E o melhor da noite foi na hora de dormir, em que descobrimos que nosso convidado Paulo não cabia na barraca em que compramos (e ele tinha uma só pra ele, eu e a Má estávamos compartilhando outra). Ele resmungava e se debatia lá dentro, como um animal bêbado e enjaulado. Eu não conseguia parar de rir ao ver os pés dele despontando para fora da tenda. Acho que se eu estivesse um pouco mais sóbrio sentiria pena. Aposto que ele ficou com saudades do hostel esquisito em que colocamos ele no começo da viagem.
Foi um dia estranho e diferente, mas especial a sua maneira. Hoje me dou conta que cometemos algumas ilegalidades, coisa que eu não faria de novo, mas na hora estávamos lutando pela nossa sobrevivência, então está valendo. Fico feliz de não ter começado um incêndio imenso.

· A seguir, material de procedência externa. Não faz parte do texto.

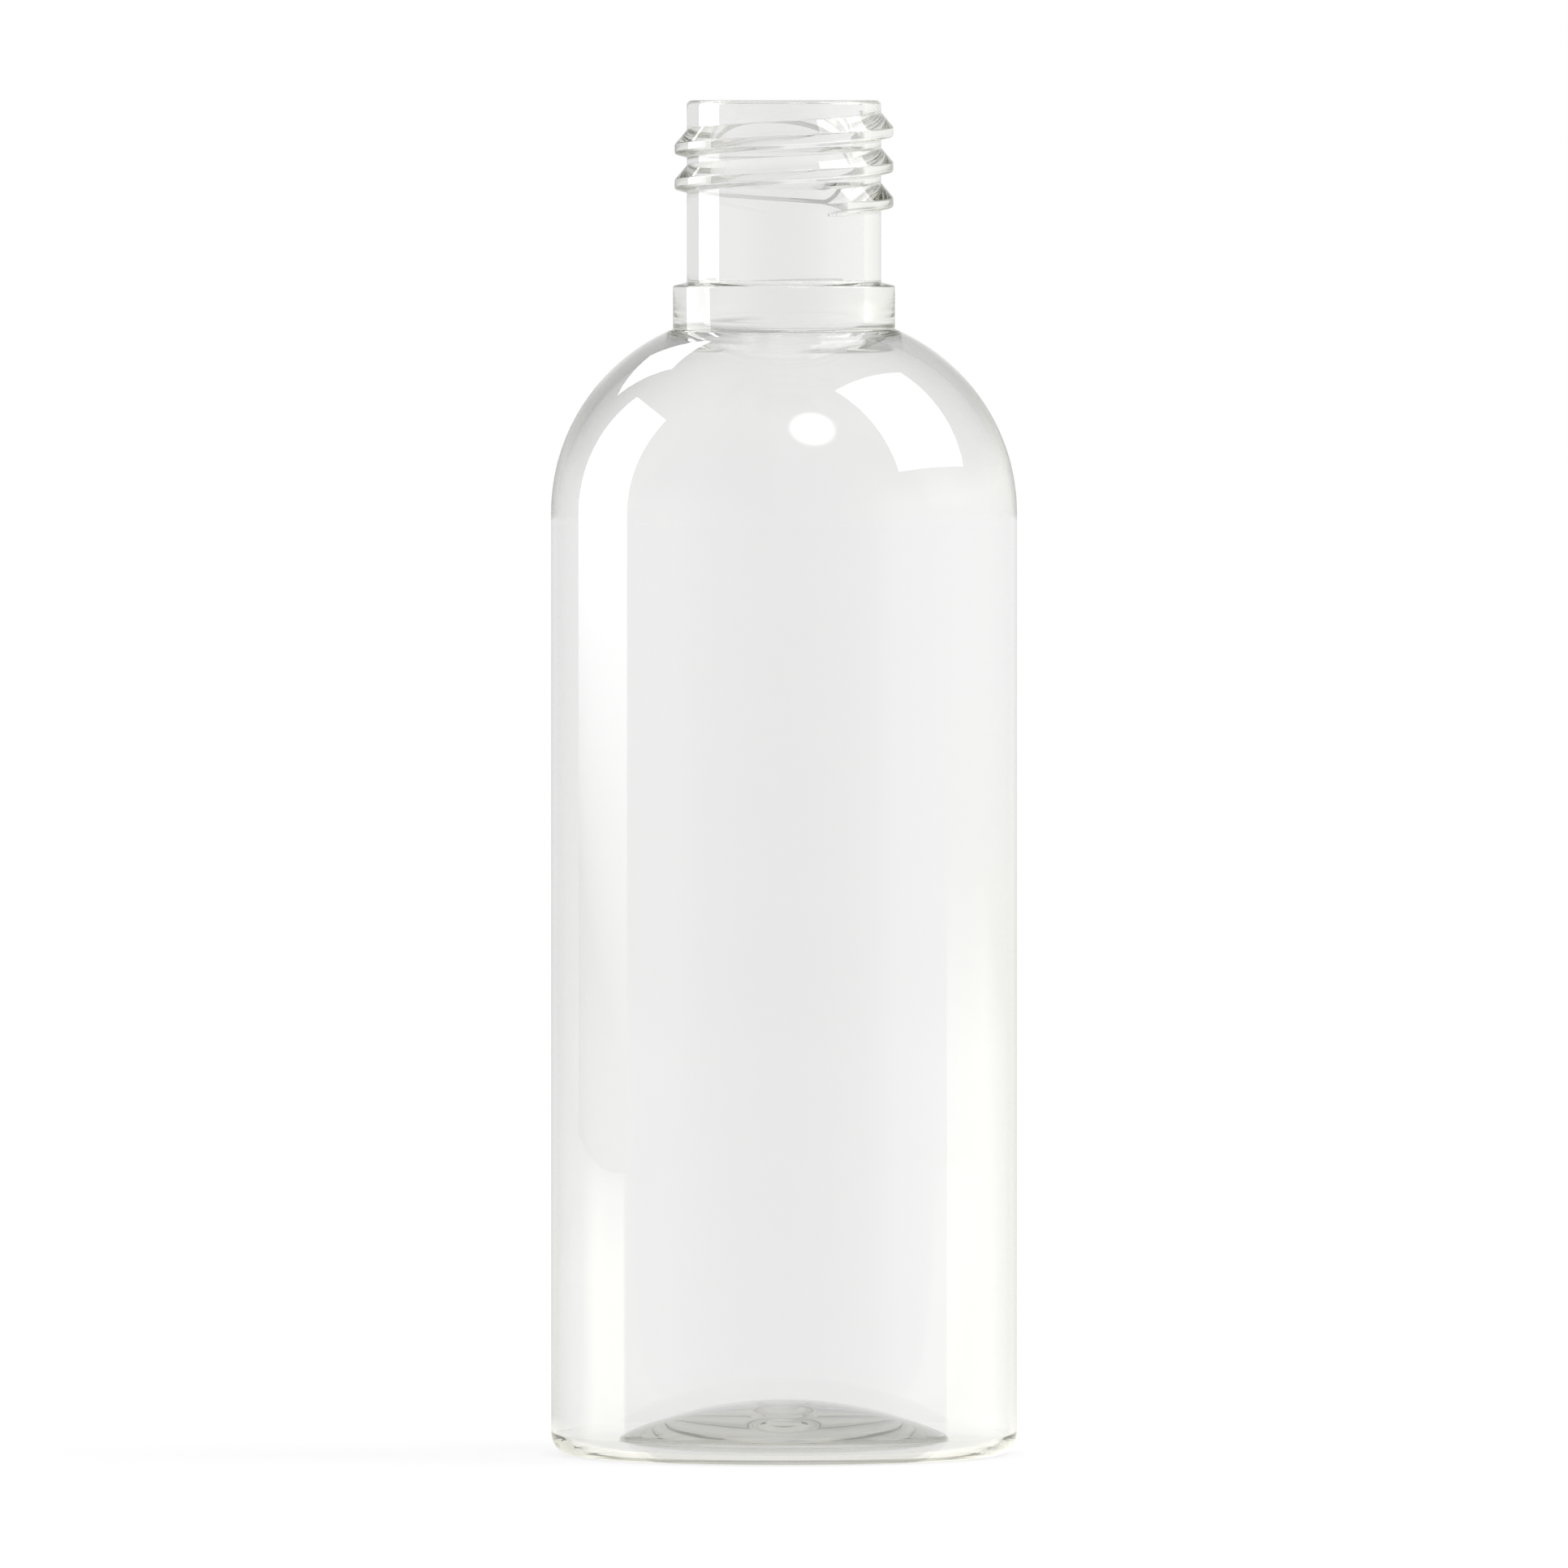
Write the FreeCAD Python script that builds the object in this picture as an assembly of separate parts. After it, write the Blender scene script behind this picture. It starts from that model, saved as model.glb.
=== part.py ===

Caso alguém queira saber mais dessa nossa jornada recomendo o perfil da Marina: @sejogaai – lá dá para ver bem por tudo que passamos. Eu já cansei de escrever, então o capítulo está quase no fim. O que resta dizer é que voltamos para Perth e ficamos alguns dias em um Airbnb até o Paulo ir embora e até começarmos outra road trip, dessa vez só eu e a Marina.
Em Perth fizemos o que fazemos de melhor, fomos à praia, fizemos churrasco e bebemos umas cervejas diferentes. Baita cidade legal.
Fiquem bem e não caiam numa espiral de loucura e ódio. 2020 vai passar.
Beijos Quentes.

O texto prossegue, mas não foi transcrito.